I looked into the Stream source code. The result of a map operation is just fed into the next operation. So there is almost no difference between one big map() call or several small map() calls.
And for the map() operation a parallel Stream makes no difference at all. Meaning each input object will be processed until the end by the same Thread in any case.
Also note: A parallel Stream only splits up the work if the operation chain allows it and there is enough data to process. So for a small Collection or a Collection that allows no random access, a parallel Stream behaves like a sequential Stream.
I don't think it will do any better if you chain it with multiple maps. In case your code is not very complex I would prefer to use a single big map.
To understand this we have to check the code inside the map function. link
public final <R> Stream<R> map(Function<? super P_OUT, ? extends R> mapper) {
Objects.requireNonNull(mapper);
return new StatelessOp<P_OUT, R>(this, StreamShape.REFERENCE,
StreamOpFlag.NOT_SORTED | StreamOpFlag.NOT_DISTINCT) {
#Override
Sink<P_OUT> opWrapSink(int flags, Sink<R> sink) {
return new Sink.ChainedReference<P_OUT, R>(sink) {
#Override
public void accept(P_OUT u) {
downstream.accept(mapper.apply(u));
}
};
}
};
}
As you can see a lot many things happen behind the scenes. Multiple objects are created and multiple methods are called. Hence, for each chained map function call all these are repeated.
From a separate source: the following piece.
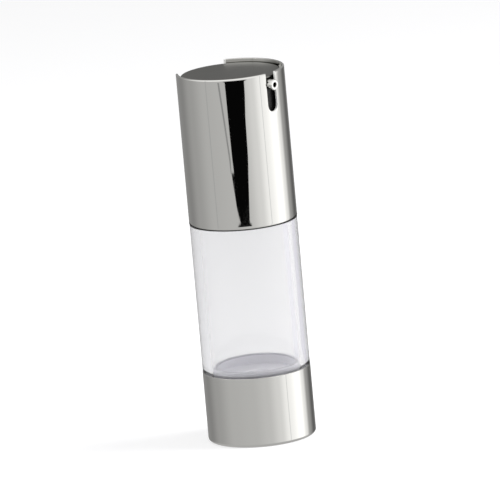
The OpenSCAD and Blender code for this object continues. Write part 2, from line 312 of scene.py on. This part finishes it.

Now coming back to ParallelStreams, they work on the concept of Parallelism .
Streams Documentation
A parallel stream is a stream that splits its elements into multiple chunks, processing each chunk with a different thread. Thus, you can automatically partition the workload of a given operation on all the cores of your multicore processor and keep all of them equally busy.
Parallel streams internally use the default ForkJoinPool, which by default has as many threads as you have processors, as returned by Runtime.getRuntime().availableProcessors(). But you can change the size of this pool using the system property java.util.concurrent.ForkJoinPool.common.parallelism.
ParallelStream calls spliterator() on the collection object which returns a Spliterator implementation that provides the logic of splitting a task. Every source or collection has their own spliterator implementations. Using these spliterators, parallel stream splits the task as long as possible and finally when the task becomes too small it executes it sequentially and merges partial results from all the sub tasks.
So I would prefer parallelStream when
I have huge amount of data to process at a time
I have multiple cores to process the data
Performance issues with the existing implementation
I already don't have multiple threaded process running, as it will add to the complexity.
Performance Implications
Overhead : Sometimes when dataset is small converting a sequential stream into a parallel one results in worse performance. The overhead of managing threads, sources and results is a more expensive operation than doing the actual work.
Splitting: Arrays can split cheaply and evenly, while LinkedList has none of these properties. TreeMap and HashSet split better than LinkedList but not as well as arrays.
Merging:The merge operation is really cheap for some operations, such as reduction and addition, but merge operations like grouping to sets or maps can be quite expensive.
Conclusion: A large amount of data and many computations done per element indicate that parallelism could be a good option.
The three steps (toJson/parse/new) have to be executed sequentially, so all you're effectively doing is comparing s.map(g.compose(f)) and s.map(f).map(g). By virtue of being a monad, Java Streams are functors, and the 2nd functor law states that, in essence, s.map(g.compose(f)) == s.map(f).map(g), meaning that the two alternative ways of expressing the computation will produce identical results. From a performance standpoint the difference between the two is likely to be minimal.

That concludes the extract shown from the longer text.